Exercise directions:
Output, word for word, every line from the start of the listing down to and including the line that contains "# the four feet, which"; include nothing else.

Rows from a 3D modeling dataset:

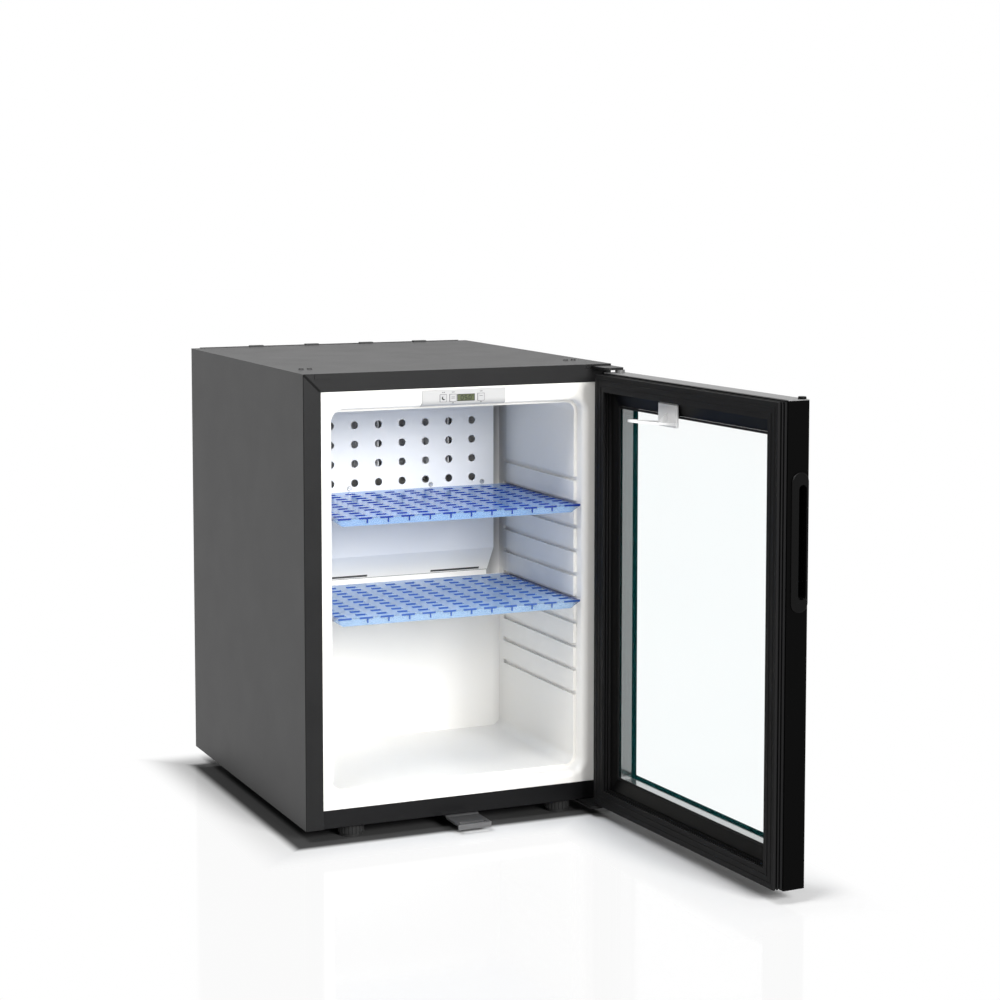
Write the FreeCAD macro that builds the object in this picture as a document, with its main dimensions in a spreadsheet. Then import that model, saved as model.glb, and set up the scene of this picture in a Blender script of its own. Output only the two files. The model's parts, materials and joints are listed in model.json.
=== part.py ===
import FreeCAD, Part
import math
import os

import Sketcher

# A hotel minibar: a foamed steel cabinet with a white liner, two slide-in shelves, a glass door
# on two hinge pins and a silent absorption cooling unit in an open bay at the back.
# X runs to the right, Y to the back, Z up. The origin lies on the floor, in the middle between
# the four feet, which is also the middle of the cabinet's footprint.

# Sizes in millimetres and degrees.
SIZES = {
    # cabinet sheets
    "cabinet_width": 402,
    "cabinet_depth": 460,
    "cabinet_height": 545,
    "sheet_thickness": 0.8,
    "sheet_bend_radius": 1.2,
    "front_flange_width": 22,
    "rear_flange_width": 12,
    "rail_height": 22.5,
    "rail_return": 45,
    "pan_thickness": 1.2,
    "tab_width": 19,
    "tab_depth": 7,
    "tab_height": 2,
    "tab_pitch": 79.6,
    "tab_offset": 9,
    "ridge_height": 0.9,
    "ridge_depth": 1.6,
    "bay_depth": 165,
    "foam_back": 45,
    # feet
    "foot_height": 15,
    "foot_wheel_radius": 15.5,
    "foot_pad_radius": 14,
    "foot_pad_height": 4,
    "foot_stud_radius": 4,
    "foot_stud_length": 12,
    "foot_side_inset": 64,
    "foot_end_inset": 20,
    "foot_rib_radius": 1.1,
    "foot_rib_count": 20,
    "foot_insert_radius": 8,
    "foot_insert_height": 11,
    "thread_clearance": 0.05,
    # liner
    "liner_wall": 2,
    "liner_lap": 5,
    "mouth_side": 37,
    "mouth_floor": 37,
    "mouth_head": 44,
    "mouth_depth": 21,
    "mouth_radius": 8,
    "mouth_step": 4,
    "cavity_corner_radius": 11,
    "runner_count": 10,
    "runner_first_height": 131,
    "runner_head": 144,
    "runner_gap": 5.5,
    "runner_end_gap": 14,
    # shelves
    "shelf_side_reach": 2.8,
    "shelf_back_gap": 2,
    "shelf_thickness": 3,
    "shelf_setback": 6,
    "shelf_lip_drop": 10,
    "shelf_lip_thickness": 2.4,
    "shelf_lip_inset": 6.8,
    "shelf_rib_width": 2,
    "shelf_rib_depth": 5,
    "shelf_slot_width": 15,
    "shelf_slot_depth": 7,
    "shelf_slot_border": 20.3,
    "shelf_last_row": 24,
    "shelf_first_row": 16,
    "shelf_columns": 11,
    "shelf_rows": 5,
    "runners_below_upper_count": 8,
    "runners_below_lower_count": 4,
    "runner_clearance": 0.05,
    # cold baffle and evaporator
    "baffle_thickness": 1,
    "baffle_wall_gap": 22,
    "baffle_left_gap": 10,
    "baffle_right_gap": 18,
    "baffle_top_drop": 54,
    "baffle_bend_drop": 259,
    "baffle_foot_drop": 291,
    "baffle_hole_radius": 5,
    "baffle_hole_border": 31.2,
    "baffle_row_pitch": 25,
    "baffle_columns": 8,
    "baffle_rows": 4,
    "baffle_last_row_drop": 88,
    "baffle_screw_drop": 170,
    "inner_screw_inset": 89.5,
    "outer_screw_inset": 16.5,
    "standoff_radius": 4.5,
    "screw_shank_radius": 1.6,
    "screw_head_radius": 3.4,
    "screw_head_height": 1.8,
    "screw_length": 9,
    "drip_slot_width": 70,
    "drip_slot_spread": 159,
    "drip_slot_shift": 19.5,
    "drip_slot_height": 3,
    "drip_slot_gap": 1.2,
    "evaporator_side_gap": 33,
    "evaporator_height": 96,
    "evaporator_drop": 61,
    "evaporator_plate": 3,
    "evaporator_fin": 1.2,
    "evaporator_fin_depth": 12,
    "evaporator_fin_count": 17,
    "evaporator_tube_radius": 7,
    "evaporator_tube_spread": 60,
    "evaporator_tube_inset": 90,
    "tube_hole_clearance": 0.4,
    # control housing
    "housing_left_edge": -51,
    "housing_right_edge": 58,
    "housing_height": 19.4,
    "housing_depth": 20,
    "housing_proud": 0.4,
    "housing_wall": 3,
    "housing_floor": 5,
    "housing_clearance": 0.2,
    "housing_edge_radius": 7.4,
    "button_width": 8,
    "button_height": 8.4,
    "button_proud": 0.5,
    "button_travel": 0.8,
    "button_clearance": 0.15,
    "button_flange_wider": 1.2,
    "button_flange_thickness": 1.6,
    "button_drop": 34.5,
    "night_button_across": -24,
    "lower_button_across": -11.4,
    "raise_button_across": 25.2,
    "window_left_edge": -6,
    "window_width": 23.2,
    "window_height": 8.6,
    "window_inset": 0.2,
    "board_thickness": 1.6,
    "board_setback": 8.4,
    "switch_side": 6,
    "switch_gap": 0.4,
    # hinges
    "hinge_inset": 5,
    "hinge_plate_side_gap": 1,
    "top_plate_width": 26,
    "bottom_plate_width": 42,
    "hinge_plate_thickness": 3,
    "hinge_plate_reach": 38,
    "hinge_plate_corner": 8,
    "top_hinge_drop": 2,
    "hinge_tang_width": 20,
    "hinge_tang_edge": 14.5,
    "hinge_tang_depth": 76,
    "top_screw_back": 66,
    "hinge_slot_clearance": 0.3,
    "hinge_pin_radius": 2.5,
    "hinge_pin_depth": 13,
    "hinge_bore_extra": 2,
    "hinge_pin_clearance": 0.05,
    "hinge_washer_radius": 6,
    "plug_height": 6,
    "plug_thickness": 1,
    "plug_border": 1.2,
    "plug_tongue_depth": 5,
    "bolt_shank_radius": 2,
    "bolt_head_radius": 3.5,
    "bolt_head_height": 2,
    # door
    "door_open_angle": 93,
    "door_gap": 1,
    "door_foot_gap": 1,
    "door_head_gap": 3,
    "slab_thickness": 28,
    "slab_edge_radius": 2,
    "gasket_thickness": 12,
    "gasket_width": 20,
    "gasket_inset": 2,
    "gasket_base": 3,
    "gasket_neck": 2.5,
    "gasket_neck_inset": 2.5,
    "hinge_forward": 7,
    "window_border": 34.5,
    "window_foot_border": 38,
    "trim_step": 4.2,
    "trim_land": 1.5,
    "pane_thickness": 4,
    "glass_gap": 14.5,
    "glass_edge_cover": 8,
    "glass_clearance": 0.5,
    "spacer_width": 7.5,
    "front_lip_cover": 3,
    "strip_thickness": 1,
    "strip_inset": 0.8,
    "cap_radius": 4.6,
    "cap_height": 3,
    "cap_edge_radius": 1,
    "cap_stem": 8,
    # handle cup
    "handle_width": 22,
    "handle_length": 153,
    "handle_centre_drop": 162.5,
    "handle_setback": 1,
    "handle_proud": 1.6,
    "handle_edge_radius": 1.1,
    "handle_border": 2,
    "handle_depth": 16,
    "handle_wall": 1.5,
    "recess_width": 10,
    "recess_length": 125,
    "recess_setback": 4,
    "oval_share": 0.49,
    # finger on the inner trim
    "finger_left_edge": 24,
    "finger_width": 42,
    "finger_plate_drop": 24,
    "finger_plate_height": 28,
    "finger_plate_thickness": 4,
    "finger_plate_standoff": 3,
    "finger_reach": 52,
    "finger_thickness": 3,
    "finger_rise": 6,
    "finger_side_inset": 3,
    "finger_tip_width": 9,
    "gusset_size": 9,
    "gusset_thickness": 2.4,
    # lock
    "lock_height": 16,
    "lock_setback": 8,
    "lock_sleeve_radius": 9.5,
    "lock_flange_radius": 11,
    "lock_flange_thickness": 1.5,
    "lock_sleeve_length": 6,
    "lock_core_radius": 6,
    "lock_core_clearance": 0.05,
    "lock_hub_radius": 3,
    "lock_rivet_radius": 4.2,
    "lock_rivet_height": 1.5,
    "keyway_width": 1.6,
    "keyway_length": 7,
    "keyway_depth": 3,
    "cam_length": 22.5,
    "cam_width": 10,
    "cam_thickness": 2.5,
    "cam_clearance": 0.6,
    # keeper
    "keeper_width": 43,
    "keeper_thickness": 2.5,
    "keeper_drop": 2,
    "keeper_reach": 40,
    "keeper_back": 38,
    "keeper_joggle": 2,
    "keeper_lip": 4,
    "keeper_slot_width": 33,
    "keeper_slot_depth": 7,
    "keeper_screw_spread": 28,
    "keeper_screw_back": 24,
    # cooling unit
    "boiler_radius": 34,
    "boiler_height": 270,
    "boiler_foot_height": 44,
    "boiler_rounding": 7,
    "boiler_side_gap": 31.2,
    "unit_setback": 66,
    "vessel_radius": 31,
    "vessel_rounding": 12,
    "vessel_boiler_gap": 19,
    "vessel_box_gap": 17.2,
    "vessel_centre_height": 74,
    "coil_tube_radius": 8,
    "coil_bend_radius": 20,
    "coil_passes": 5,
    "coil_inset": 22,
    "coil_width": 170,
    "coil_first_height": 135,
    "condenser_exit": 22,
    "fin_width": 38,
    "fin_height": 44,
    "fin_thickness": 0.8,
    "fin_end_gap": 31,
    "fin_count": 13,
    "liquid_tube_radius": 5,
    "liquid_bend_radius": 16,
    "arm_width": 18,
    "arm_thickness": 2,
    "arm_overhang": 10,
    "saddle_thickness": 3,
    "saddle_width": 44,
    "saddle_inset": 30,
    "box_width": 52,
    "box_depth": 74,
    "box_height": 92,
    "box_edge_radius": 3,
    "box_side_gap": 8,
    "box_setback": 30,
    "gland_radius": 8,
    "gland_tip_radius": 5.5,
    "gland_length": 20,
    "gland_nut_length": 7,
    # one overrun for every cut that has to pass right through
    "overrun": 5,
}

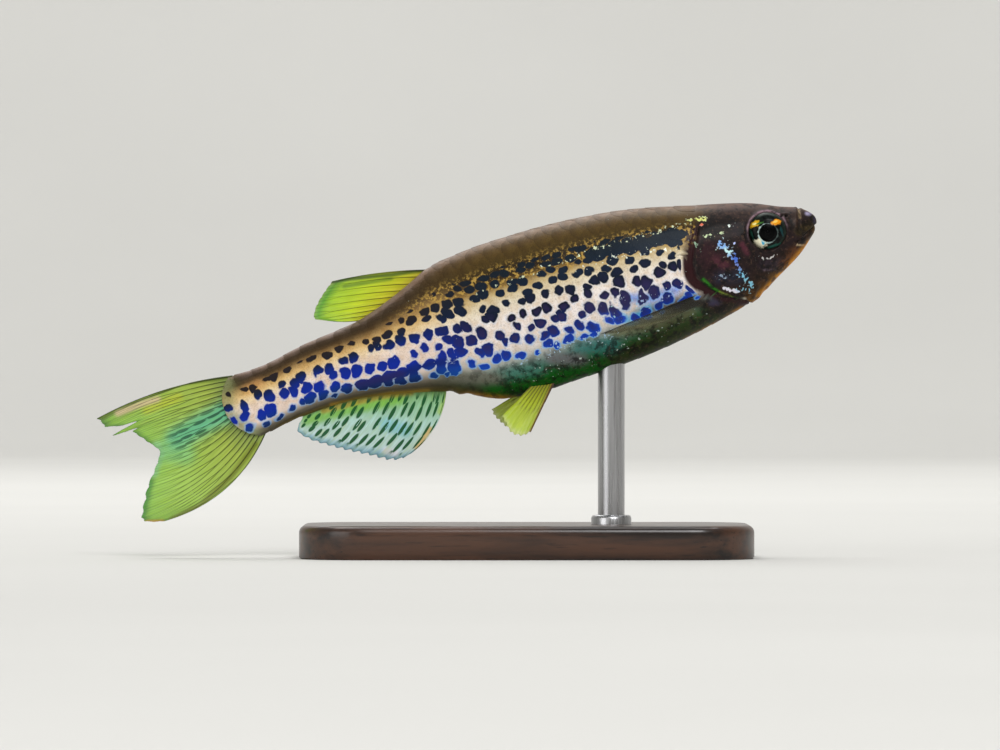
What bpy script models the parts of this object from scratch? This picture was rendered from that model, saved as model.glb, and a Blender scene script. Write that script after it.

Written solution:
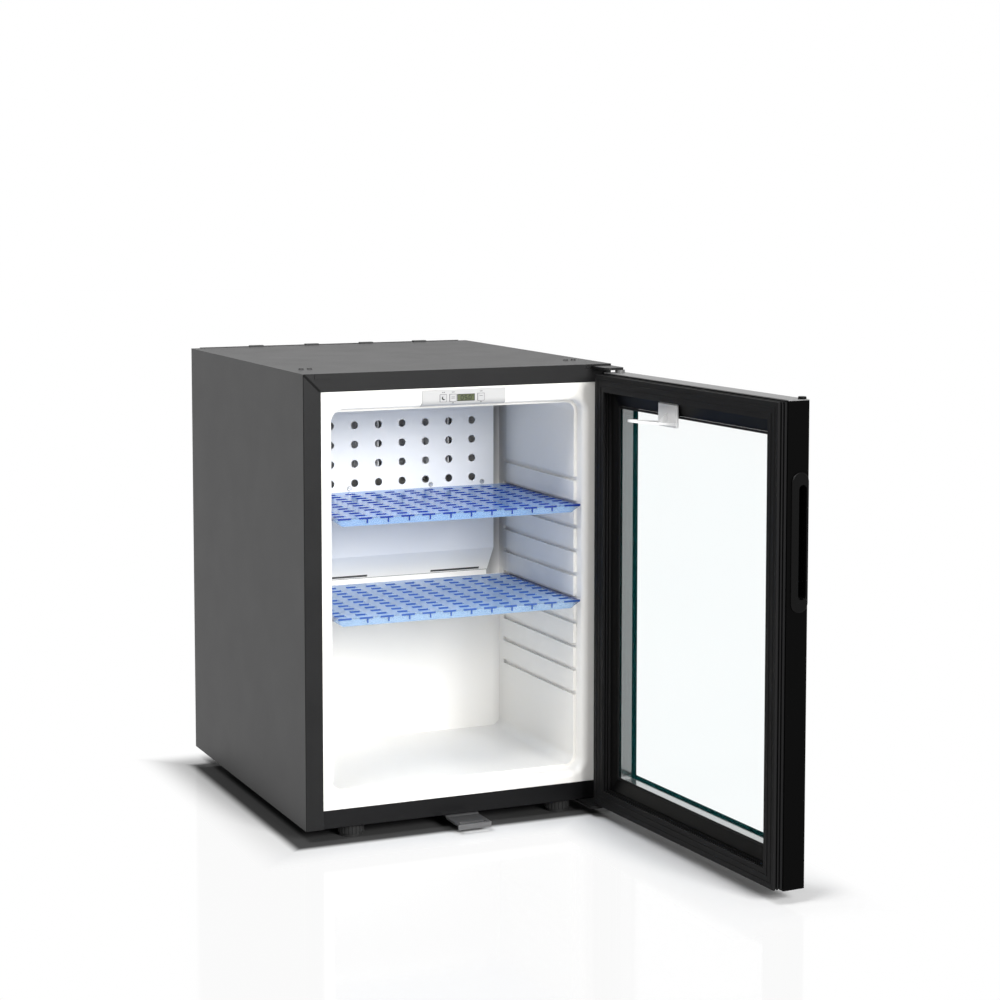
Write the FreeCAD macro that builds the object in this picture as a document, with its main dimensions in a spreadsheet. Then import that model, saved as model.glb, and set up the scene of this picture in a Blender script of its own. Output only the two files. The model's parts, materials and joints are listed in model.json.
=== part.py ===
import FreeCAD, Part
import math
import os

import Sketcher

# A hotel minibar: a foamed steel cabinet with a white liner, two slide-in shelves, a glass door
# on two hinge pins and a silent absorption cooling unit in an open bay at the back.
# X runs to the right, Y to the back, Z up. The origin lies on the floor, in the middle between
# the four feet, which is also the middle of the cabinet's footprint.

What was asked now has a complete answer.